Q. What do you see as the ramifications of a U.S. BICSI membership that is growing at a slower rate than membership in other countries? What does this portend for the industry for the next few years?

Payseur: "BICSI's growth within the US continues to be healthy. With our history of growth in the U.S. over the past 20 years, we have built a membership base of over 16,000 members. With this member base, our percentage of growth has reached a point where our natural growth percentage will be less than in past years.

"Likewise, when BCISI began to spread its international wings several years ago, BICSI found the world hungry for the same services offered to U.S. and Canadian members for years. The situation provides BICSI with great opportunities for growth outside the U.S. market. BICSI's goals are the same for all its members-provide high-quality non-vendor specific telecommunications education. In meeting that goal, BICSI's efforts can only improve the industry's knowledge and professionalism."

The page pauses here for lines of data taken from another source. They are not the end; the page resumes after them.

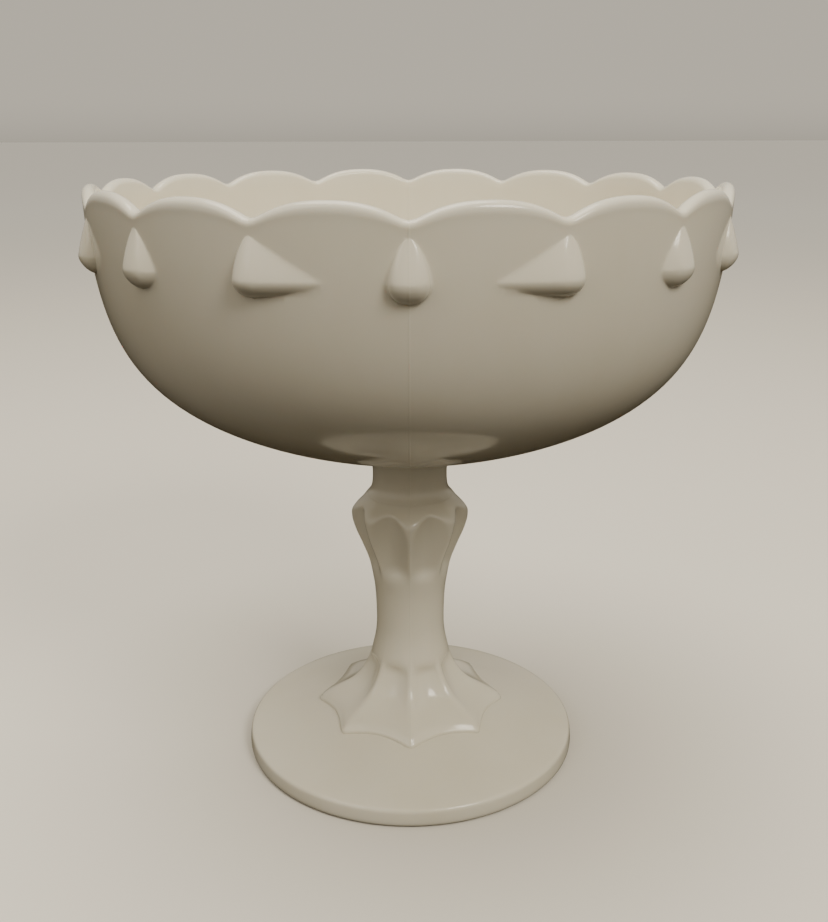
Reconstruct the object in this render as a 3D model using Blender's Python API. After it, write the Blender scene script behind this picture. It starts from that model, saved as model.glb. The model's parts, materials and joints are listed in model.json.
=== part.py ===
"""Pressed-glass pedestal bowl: scalloped bowl with teardrop knobs, round neck, fluted stem, round foot.

Metres, +Z up. The origin is on the ground, at the centre of the foot. The mould opened along X,
so its seam runs down the front (-Y) and the back (+Y).
"""

import math

import bmesh
import bpy
from mathutils import Vector

MM = 0.001
GAP = 0.3 * MM  # clearance between two neighbouring pieces

# Whole object
LOBES = 16  # scallops on the rim, and one knob below each valley
CORNERS = 8  # corners of the stem

# Foot
FOOT_BASE_RADIUS = 67.8 * MM
FOOT_EDGE_RADIUS = 67.2 * MM  # where the side band turns into the top
FOOT_BAND_HEIGHT = 7.3 * MM
FOOT_SLOPE = math.tan(math.radians(15.0))
FOOT_ROUNDING = 1.6 * MM
REST_OUTER_RADIUS = 66.4 * MM  # flat ring that the object stands on
REST_INNER_RADIUS = 59.0 * MM
FOOT_HOLLOW_HEIGHT = 6.0 * MM  # dome under the foot, at its middle
SEAT_RADIUS = 20.0 * MM  # flat at the top of the foot's cone
FOOT_SEGMENTS = 96

# Stem
STAR_STEP = 1.8 * MM  # height of the star's edge above the foot
STAR_CORNER_RADIUS = 39.0 * MM
STAR_SIDE_RADIUS = 33.5 * MM
SIDE_STEPS = 6  # points from one corner of the stem to the next
NECK_SEAM = 108.5 * MM  # height of the joint between stem and neck

# Neck
NECK_RADIUS = 14.7 * MM
NECK_SEGMENTS = 64

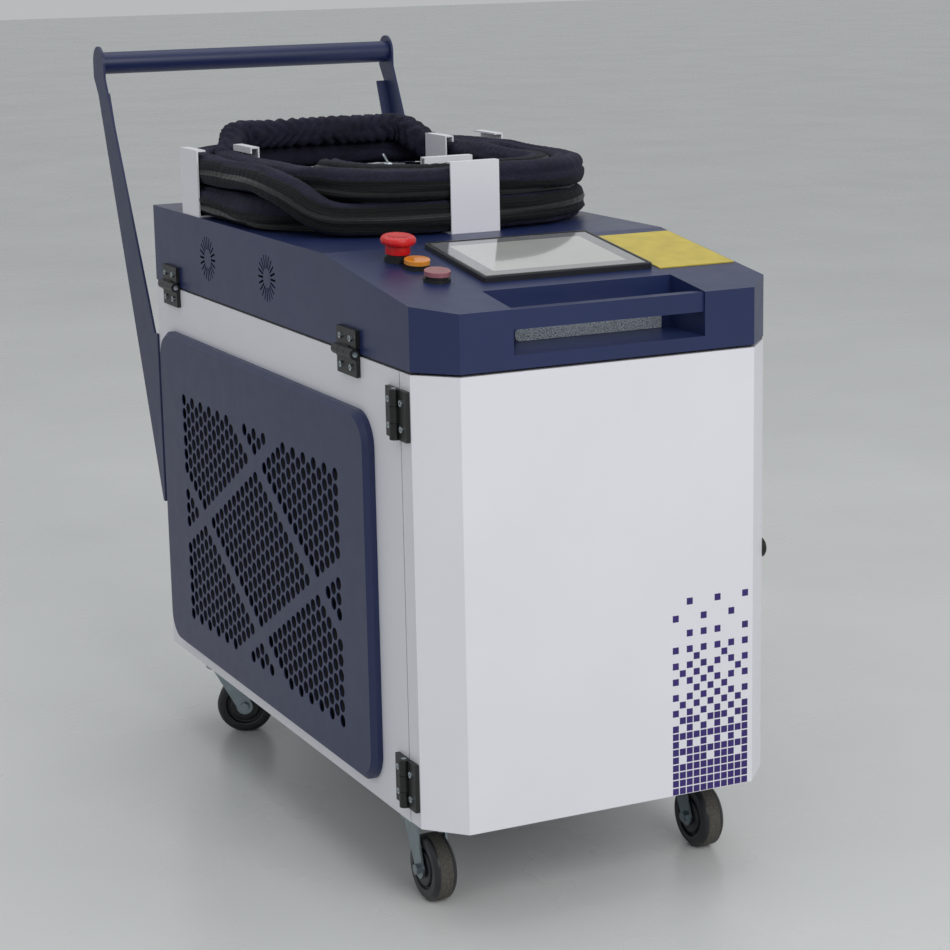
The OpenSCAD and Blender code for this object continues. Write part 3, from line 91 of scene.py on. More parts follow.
# Node materials
class Shader:
    """A material's node tree with short calls for the nodes used here."""

    def __init__(self, name):
        self.material = bpy.data.materials.new(name)
        self.material.use_nodes = True
        self.tree = self.material.node_tree
        self.shader = self.tree.nodes["Principled BSDF"]
        self.coordinates = self.node("ShaderNodeTexCoord").outputs["Object"]

    def node(self, kind, **values):
        made = self.tree.nodes.new(kind)
        for key, value in values.items():
            setattr(made, key, value)
        return made

    def link(self, source, target):
        self.tree.links.new(source, target)

    def noise(self, scale, detail=3.0, rough=0.55, vector=None):
        made = self.node("ShaderNodeTexNoise")
        made.inputs["Scale"].default_value = scale
        made.inputs["Detail"].default_value = detail
        made.inputs["Roughness"].default_value = rough
        self.link(vector or self.coordinates, made.inputs["Vector"])
        return made.outputs["Fac"]

    def stretched(self, scale):
        """The piece's own coordinates, scaled differently along each axis."""
        made = self.node("ShaderNodeMapping")
        made.inputs["Scale"].default_value = scale
        self.link(self.coordinates, made.inputs["Vector"])
        return made.outputs["Vector"]

    def ramp(self, value, low, high, first, last):
        made = self.node("ShaderNodeValToRGB")
        made.color_ramp.elements[0].position = low
        made.color_ramp.elements[1].position = high
        made.color_ramp.elements[0].color = first
        made.color_ramp.elements[1].color = last
        self.link(value, made.inputs["Fac"])
        return made.outputs["Color"]

    def math(self, operation, first, second=0.0):
        made = self.node("ShaderNodeMath", operation=operation)
        for socket, value in zip(made.inputs, (first, second)):
            if isinstance(value, (int, float)):
                socket.default_value = value
            else:
                self.link(value, socket)
        return made.outputs["Value"]

    def axes(self):
        """The piece's own x, y and z, in metres."""
        made = self.node("ShaderNodeSeparateXYZ")
        self.link(self.coordinates, made.inputs["Vector"])
        return made.outputs["X"], made.outputs["Y"], made.outputs["Z"]

    def from_middle(self, value, middle, times=1.0):
        """How far a coordinate is from a middle, times a factor."""
        away = self.math("SUBTRACT", value, middle)
        return away if times == 1.0 else self.math("MULTIPLY", away, times)

    def within(self, away, reach):
        """1 where a distance, either way, is less than the reach, else 0."""
        return self.math("LESS_THAN", self.math("ABSOLUTE", away), reach)

    def between(self, value, low, high):
        made = self.node("ShaderNodeMapRange")
        made.inputs["To Min"].default_value = low
        made.inputs["To Max"].default_value = high
        self.link(value, made.inputs["Value"])
        return made.outputs["Result"]

    def mix(self, factor, first, last):
        made = self.node("ShaderNodeMix", data_type="RGBA")
        sockets = {socket.identifier: socket for socket in list(made.inputs) + list(made.outputs)}
        self.link(factor, sockets["Factor_Float"])
        for socket, value in ((sockets["A_Color"], first), (sockets["B_Color"], last)):
            if isinstance(value, tuple):
                socket.default_value = value
            else:
                self.link(value, socket)
        return sockets["Result_Color"]

    def bump(self, height, strength, distance, under=None):
        """Roughens the surface by a height, over the normal that another bump gave."""
        made = self.node("ShaderNodeBump")
        made.inputs["Strength"].default_value = strength
        made.inputs["Distance"].default_value = distance
        self.link(height, made.inputs["Height"])
        if under is not None:
            self.link(under, made.inputs["Normal"])
        self.link(made.outputs["Normal"], self.shader.inputs["Normal"])
        return made.outputs["Normal"]

    def set(self, **values):
        for key, value in values.items():
            self.shader.inputs[key.replace("_", " ")].default_value = value

    def colour(self, source):
        self.link(source, self.shader.inputs["Base Color"])

    def roughness(self, source):
        self.link(source, self.shader.inputs["Roughness"])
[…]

Q. One of your goals is to improve the relationship BICSI has with community and technical colleges on a state-by-state basis. In what ways is there need for improvement here, and what steps will you take toward this goal?

Payseur: "Our telecommunications industry needs qualified entrants. There are very few curriculums available today that prepare a student for the highly technical telecommunications world. BICSI really wants to help in this area. We believe our design and installation curriculums are the best in the industry. Why not make these available to students to prepare them for entry into our industry? BICSI will continue to look for opportunities where community and technical colleges are willing to work with us to develop a program they can implement. We are searching for opportunities for more successes as we have seen in statewide programs in Kentucky and Oklahoma, or community programs such as the Pulling for Progress program, a welfare-to-work program at Hillsborough Community College (Ybor Campus) in Tampa, FL ."

Q. You have said that you want to add a wireless specialty registration to the LAN specialty and Outside Plant Specialty registrations that BICSI now offers. Why do you want to make these changes now?

Payseur: "Each of our registration and specialty programs has been based on member needs and demands. Our members are now saying there is a need of a training curriculum and RCDD specialty based on wireless technology. We agree and have begun looking at the feasibility of such a specialty. The wireless LAN technology is growing. BICSI is the expert in training and registrations associated with the LAN physical media. It only makes sense that when that media is wireless that BICSI be prepared to provide the training and registration to show the industry that our members have the knowledge to design and install wireless."